What to work on – Render the following material again verbatim, leaving nothing out.

Records with modeling code:
+++++

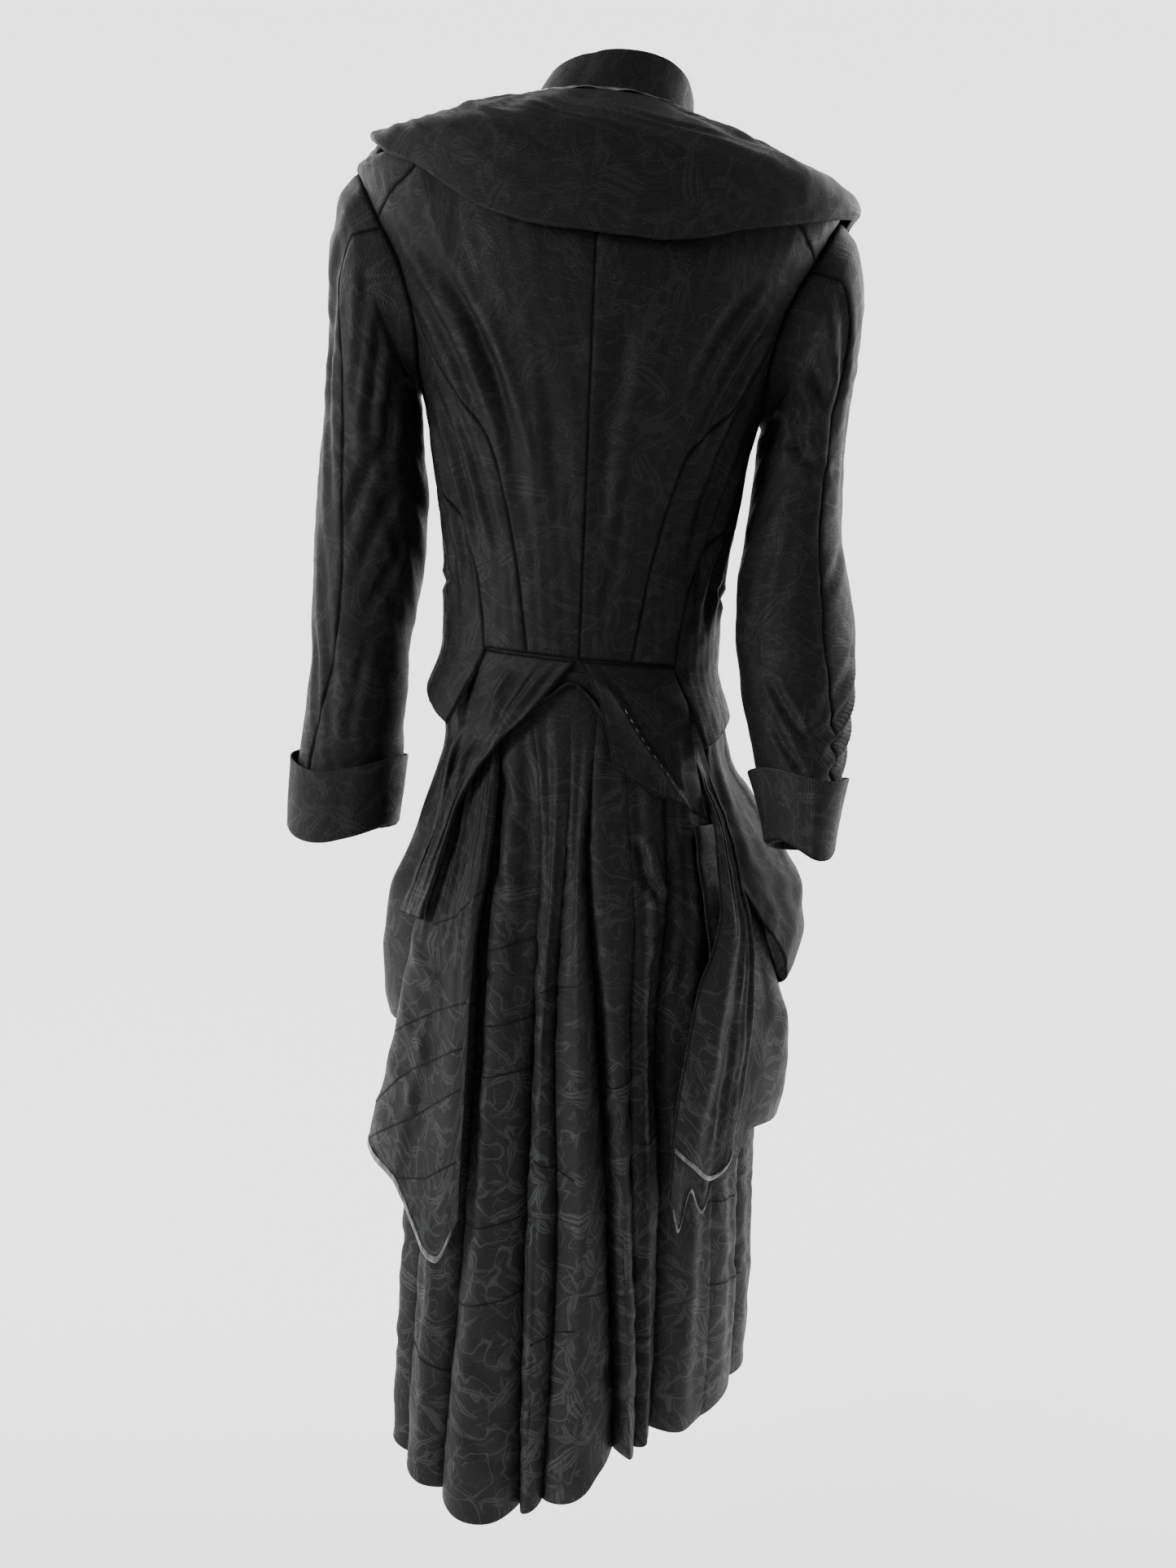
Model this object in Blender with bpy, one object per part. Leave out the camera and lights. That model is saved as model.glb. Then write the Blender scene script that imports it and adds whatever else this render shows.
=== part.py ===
"""A long fitted black coat in leaf-figured cloth, as worn: a fitted bodice with a cape collar, two-piece
sleeves with turned-back cuffs, and a full skirt hung with swags, a cascade and pointed side drapes.

Metres, +Z up, +Y the wearer's back, +X the wearer's left. The origin is where the shoulders hold the coat:
the middle of the neck opening, at the height where the neck meets the shoulders.
Angles go round the wearer in degrees: 0 at centre back, 90 at the wearer's left, 180 at centre front.
"""

import bpy
import numpy as np

# Driving sizes
CLOTH = 0.0018  # thickness of the figured cloth with its lining
SEAM = 0.0005  # gap left at a sewn seam
ARM_GAP = 0.0010  # gap between the sleeve head and the armhole
NECK = 0.10  # level of the neckline ring, counted on past the shoulder tips
WAIST = -0.420  # level of the waist seam
SKIRT_TOP = -0.412  # the skirt's top edge, tucked up inside the waist seam
SHOULDER_RISE = 0.055  # how much higher each level lies for each metre towards the wearer's left
ARMHOLE_TOP = -0.037
ARMHOLE_HEIGHT = 0.172
ARMHOLE_BACK = 0.064
ARMHOLE_FRONT = 0.060
ARMHOLE_STEPS = 24  # steps round an armhole or a sleeve
FRONT_EDGE = 186.0  # angle that each front reaches, past centre front
FRONT_LAP = 0.0060  # how far the right front stands out over the left
FRONT_NECK = -0.210  # level where the neckline ends at the front edge
COLLAR_END = 168.0
STAND_END = 132.0
COLLAR_FOLD = 0.0060  # height of the soft fold along the collar's outer edge
COLLAR_RETURN = 0.004  # cloth turned back under that fold
BINDING = 0.0010  # thickness of the satin binding
BUTTON_RADIUS = 0.011
BUTTON_THICK = 0.004
BUTTON_LEVELS = (-0.245, -0.300, -0.355, -0.405)

BLACK = (0.018, 0.018, 0.020, 1)
SATIN_GREY = (0.07, 0.07, 0.075, 1)
HORN = (0.02, 0.018, 0.018, 1)


def table(columns, *rows):
    """Named columns from rows of numbers."""
    return dict(zip(columns.split(), np.array(rows, float).T))


# Level rings of the bodice. Below the waist they carry only the side panels' pointed skirts; past the
# shoulder tips, at level -0.037, they close in to the neck.
BODICE = table(
    "level half_width back front power back_z side_z front_z",
    (-0.520, 0.158, 0.127, 0.129, 2.00, -0.520, -0.520, -0.520),
    (-0.470, 0.141, 0.110, 0.112, 2.00, -0.470, -0.470, -0.470),
    (-0.420, 0.126, 0.093, 0.096, 2.00, -0.420, -0.420, -0.420),
    (-0.360, 0.126, 0.096, 0.104, 2.05, -0.360, -0.360, -0.360),
    (-0.300, 0.132, 0.104, 0.116, 2.15, -0.300, -0.300, -0.300),
    (-0.240, 0.141, 0.112, 0.125, 2.20, -0.240, -0.240, -0.240),
    (-0.180, 0.156, 0.118, 0.125, 2.25, -0.180, -0.180, -0.180),
    (-0.120, 0.179, 0.120, 0.118, 2.30, -0.120, -0.120, -0.120),
    (-0.075, 0.197, 0.117, 0.110, 2.35, -0.075, -0.075, -0.075),
    (-0.037, 0.205, 0.111, 0.103, 2.40, -0.037, -0.037, -0.037),
    (0.010, 0.168, 0.100, 0.096, 2.30, -0.019, -0.023, -0.024),
    (0.055, 0.122, 0.082, 0.085, 2.10, 0.001, -0.011, -0.010),
    (0.100, 0.078, 0.062, 0.070, 2.00, 0.020, 0.002, 0.002),
)

# Level rings of the skirt's fold crests. Skew carries the left side back and the right side forward.
SKIRT = table(
    "level middle half_width back front skew",
    (-1.230, -0.026, 0.180, 0.141, 0.150, 0.30),
    (-1.100, -0.026, 0.181, 0.138, 0.148, 0.24),
    (-0.950, -0.024, 0.176, 0.131, 0.142, 0.16),
    (-0.800, -0.022, 0.170, 0.124, 0.136, 0.08),
    (-0.680, -0.019, 0.158, 0.116, 0.126, 0.03),
    (-0.580, -0.014, 0.133, 0.106, 0.112, 0.00),
    (-0.500, -0.008, 0.1220, 0.0970, 0.1000, 0.00),
    (-0.455, -0.003, 0.1225, 0.0920, 0.0950, 0.00),
    (-0.430, 0.000, 0.1228, 0.0900, 0.0930, 0.00),
    (-0.412, 0.000, 0.1234, 0.0904, 0.0934, 0.00),
)

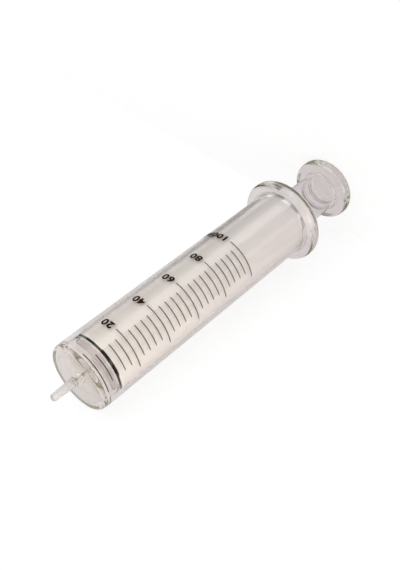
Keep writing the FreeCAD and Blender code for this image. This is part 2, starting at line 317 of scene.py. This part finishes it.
def turn_glass(name, node, outlines, material):
    """A piece of glass turned from outlines that keep the glass on their left, shown for its CAD node."""
    vertices = []
    faces = []
    for outline, closed in outlines:
        rings = []
        for place in outline:
            count = SEGMENTS if place.x > SAME_PLACE else 1
            rings.append([len(vertices) + step for step in range(count)])
            for step in range(count):
                angle = 2 * math.pi * step / SEGMENTS
                vertices.append((place.x * math.cos(angle), place.x * math.sin(angle), place.y))
        pairs = list(zip(rings, rings[1:]))
        if closed:
            pairs.append((rings[-1], rings[0]))
        for below, above in pairs:
            for step in range(SEGMENTS):
                ahead = step + 1
                around = [below[step % len(below)], below[ahead % len(below)],
                          above[ahead % len(above)], above[step % len(above)]]
                # A ring that is a single point makes triangles
                faces.append(list(dict.fromkeys(around)))
    mesh = bpy.data.meshes.new(name)
    mesh.from_pydata(vertices, [], faces)
    mesh.materials.append(material)
    shade_smooth(mesh)
    mesh.set_sharp_from_angle(angle=SHARP_ANGLE)
    piece = show(name, mesh)
    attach(piece, node)
    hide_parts(node)


def shade_smooth(mesh):
    for polygon in mesh.polygons:
        polygon.use_smooth = True


def show(name, contents):
    """Puts a mesh, curve, lamp or camera into the scene."""
    placed = bpy.data.objects.new(name, contents)
    bpy.context.scene.collection.objects.link(placed)
    return placed


def grey(level):
    return (level, level, level, 1)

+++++

Exercise response –
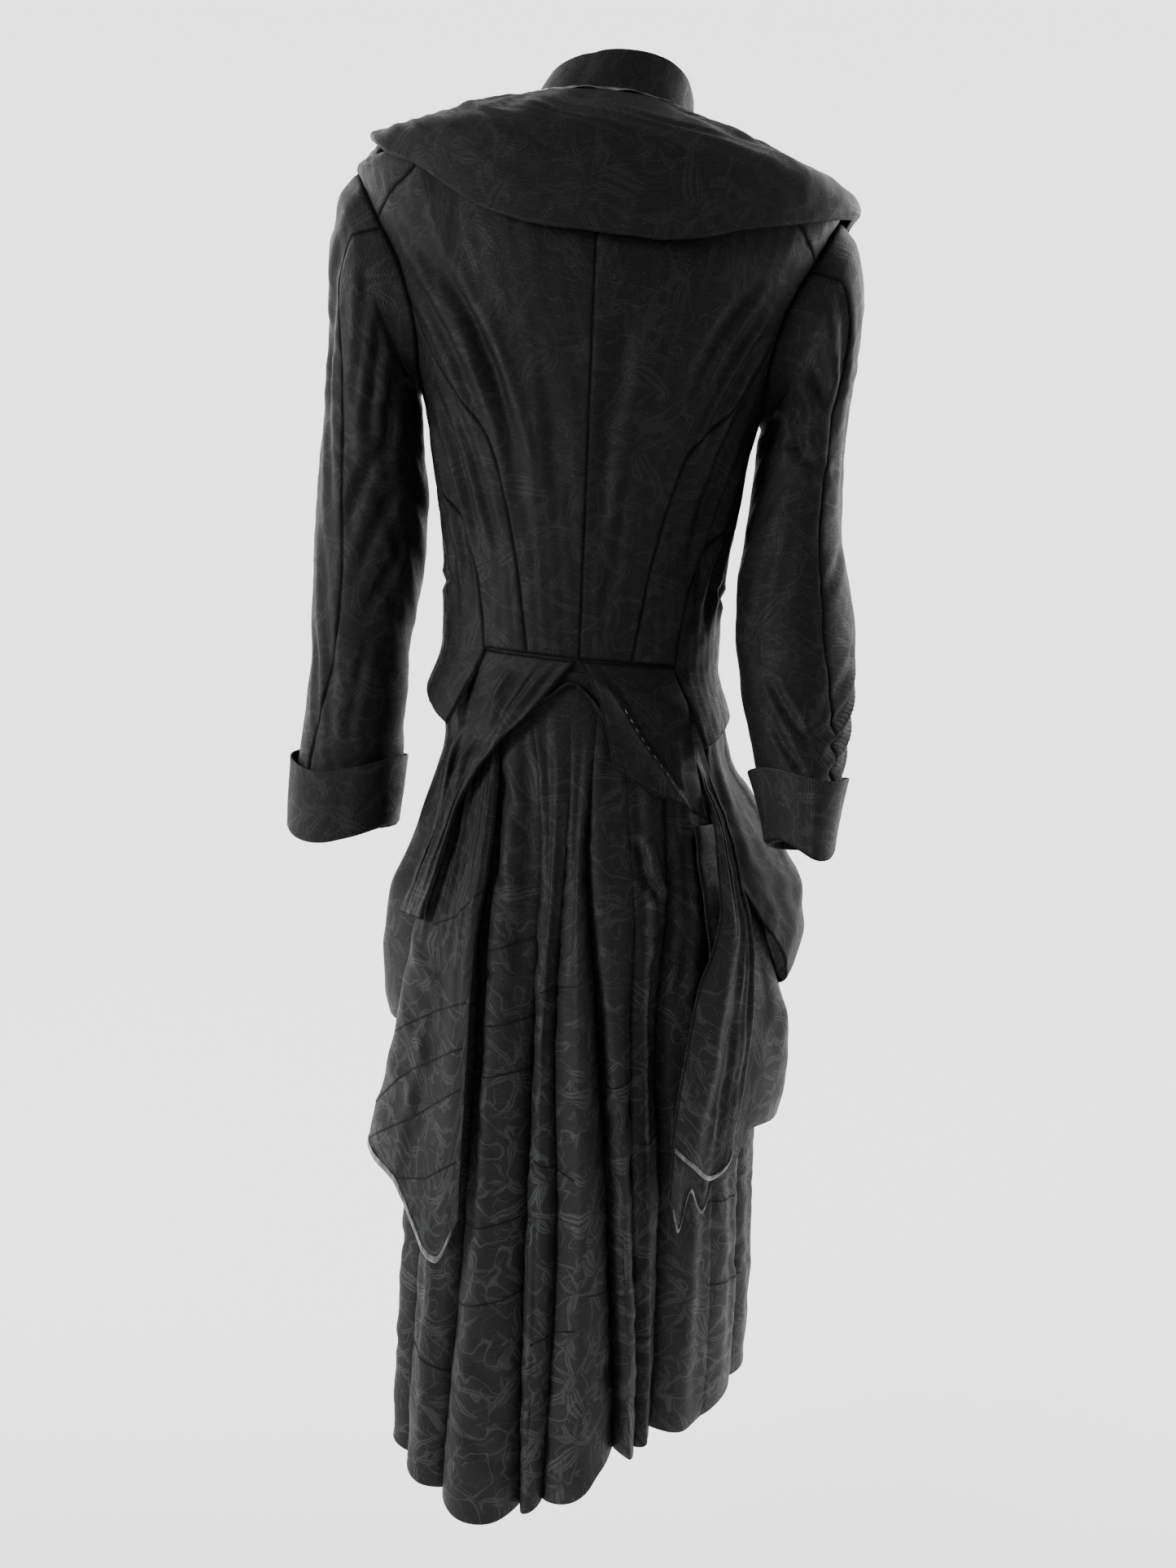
Model this object in Blender with bpy, one object per part. Leave out the camera and lights. That model is saved as model.glb. Then write the Blender scene script that imports it and adds whatever else this render shows.
=== part.py ===
"""A long fitted black coat in leaf-figured cloth, as worn: a fitted bodice with a cape collar, two-piece
sleeves with turned-back cuffs, and a full skirt hung with swags, a cascade and pointed side drapes.

Metres, +Z up, +Y the wearer's back, +X the wearer's left. The origin is where the shoulders hold the coat:
the middle of the neck opening, at the height where the neck meets the shoulders.
Angles go round the wearer in degrees: 0 at centre back, 90 at the wearer's left, 180 at centre front.
"""

import bpy
import numpy as np

# Driving sizes
CLOTH = 0.0018  # thickness of the figured cloth with its lining
SEAM = 0.0005  # gap left at a sewn seam
ARM_GAP = 0.0010  # gap between the sleeve head and the armhole
NECK = 0.10  # level of the neckline ring, counted on past the shoulder tips
WAIST = -0.420  # level of the waist seam
SKIRT_TOP = -0.412  # the skirt's top edge, tucked up inside the waist seam
SHOULDER_RISE = 0.055  # how much higher each level lies for each metre towards the wearer's left
ARMHOLE_TOP = -0.037
ARMHOLE_HEIGHT = 0.172
ARMHOLE_BACK = 0.064
ARMHOLE_FRONT = 0.060
ARMHOLE_STEPS = 24  # steps round an armhole or a sleeve
FRONT_EDGE = 186.0  # angle that each front reaches, past centre front
FRONT_LAP = 0.0060  # how far the right front stands out over the left
FRONT_NECK = -0.210  # level where the neckline ends at the front edge
COLLAR_END = 168.0
STAND_END = 132.0
COLLAR_FOLD = 0.0060  # height of the soft fold along the collar's outer edge
COLLAR_RETURN = 0.004  # cloth turned back under that fold
BINDING = 0.0010  # thickness of the satin binding
BUTTON_RADIUS = 0.011
BUTTON_THICK = 0.004
BUTTON_LEVELS = (-0.245, -0.300, -0.355, -0.405)

BLACK = (0.018, 0.018, 0.020, 1)
SATIN_GREY = (0.07, 0.07, 0.075, 1)
HORN = (0.02, 0.018, 0.018, 1)


def table(columns, *rows):
    """Named columns from rows of numbers."""
    return dict(zip(columns.split(), np.array(rows, float).T))


# Level rings of the bodice. Below the waist they carry only the side panels' pointed skirts; past the
# shoulder tips, at level -0.037, they close in to the neck.
BODICE = table(
    "level half_width back front power back_z side_z front_z",
    (-0.520, 0.158, 0.127, 0.129, 2.00, -0.520, -0.520, -0.520),
    (-0.470, 0.141, 0.110, 0.112, 2.00, -0.470, -0.470, -0.470),
    (-0.420, 0.126, 0.093, 0.096, 2.00, -0.420, -0.420, -0.420),
    (-0.360, 0.126, 0.096, 0.104, 2.05, -0.360, -0.360, -0.360),
    (-0.300, 0.132, 0.104, 0.116, 2.15, -0.300, -0.300, -0.300),
    (-0.240, 0.141, 0.112, 0.125, 2.20, -0.240, -0.240, -0.240),
    (-0.180, 0.156, 0.118, 0.125, 2.25, -0.180, -0.180, -0.180),
    (-0.120, 0.179, 0.120, 0.118, 2.30, -0.120, -0.120, -0.120),
    (-0.075, 0.197, 0.117, 0.110, 2.35, -0.075, -0.075, -0.075),
    (-0.037, 0.205, 0.111, 0.103, 2.40, -0.037, -0.037, -0.037),
    (0.010, 0.168, 0.100, 0.096, 2.30, -0.019, -0.023, -0.024),
    (0.055, 0.122, 0.082, 0.085, 2.10, 0.001, -0.011, -0.010),
    (0.100, 0.078, 0.062, 0.070, 2.00, 0.020, 0.002, 0.002),
)

# Level rings of the skirt's fold crests. Skew carries the left side back and the right side forward.
SKIRT = table(
    "level middle half_width back front skew",
    (-1.230, -0.026, 0.180, 0.141, 0.150, 0.30),
    (-1.100, -0.026, 0.181, 0.138, 0.148, 0.24),
    (-0.950, -0.024, 0.176, 0.131, 0.142, 0.16),
    (-0.800, -0.022, 0.170, 0.124, 0.136, 0.08),
    (-0.680, -0.019, 0.158, 0.116, 0.126, 0.03),
    (-0.580, -0.014, 0.133, 0.106, 0.112, 0.00),
    (-0.500, -0.008, 0.1220, 0.0970, 0.1000, 0.00),
    (-0.455, -0.003, 0.1225, 0.0920, 0.0950, 0.00),
    (-0.430, 0.000, 0.1228, 0.0900, 0.0930, 0.00),
    (-0.412, 0.000, 0.1234, 0.0904, 0.0934, 0.00),
)

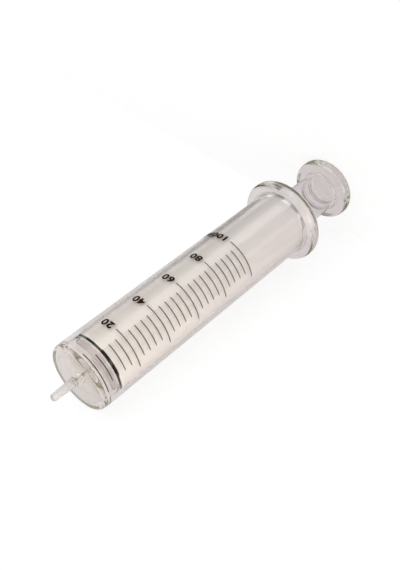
Keep writing the FreeCAD and Blender code for this image. This is part 2, starting at line 317 of scene.py. This part finishes it.
def turn_glass(name, node, outlines, material):
    """A piece of glass turned from outlines that keep the glass on their left, shown for its CAD node."""
    vertices = []
    faces = []
    for outline, closed in outlines:
        rings = []
        for place in outline:
            count = SEGMENTS if place.x > SAME_PLACE else 1
            rings.append([len(vertices) + step for step in range(count)])
            for step in range(count):
                angle = 2 * math.pi * step / SEGMENTS
                vertices.append((place.x * math.cos(angle), place.x * math.sin(angle), place.y))
        pairs = list(zip(rings, rings[1:]))
        if closed:
            pairs.append((rings[-1], rings[0]))
        for below, above in pairs:
            for step in range(SEGMENTS):
                ahead = step + 1
                around = [below[step % len(below)], below[ahead % len(below)],
                          above[ahead % len(above)], above[step % len(above)]]
                # A ring that is a single point makes triangles
                faces.append(list(dict.fromkeys(around)))
    mesh = bpy.data.meshes.new(name)
    mesh.from_pydata(vertices, [], faces)
    mesh.materials.append(material)
    shade_smooth(mesh)
    mesh.set_sharp_from_angle(angle=SHARP_ANGLE)
    piece = show(name, mesh)
    attach(piece, node)
    hide_parts(node)


def shade_smooth(mesh):
    for polygon in mesh.polygons:
        polygon.use_smooth = True


def show(name, contents):
    """Puts a mesh, curve, lamp or camera into the scene."""
    placed = bpy.data.objects.new(name, contents)
    bpy.context.scene.collection.objects.link(placed)
    return placed


def grey(level):
    return (level, level, level, 1)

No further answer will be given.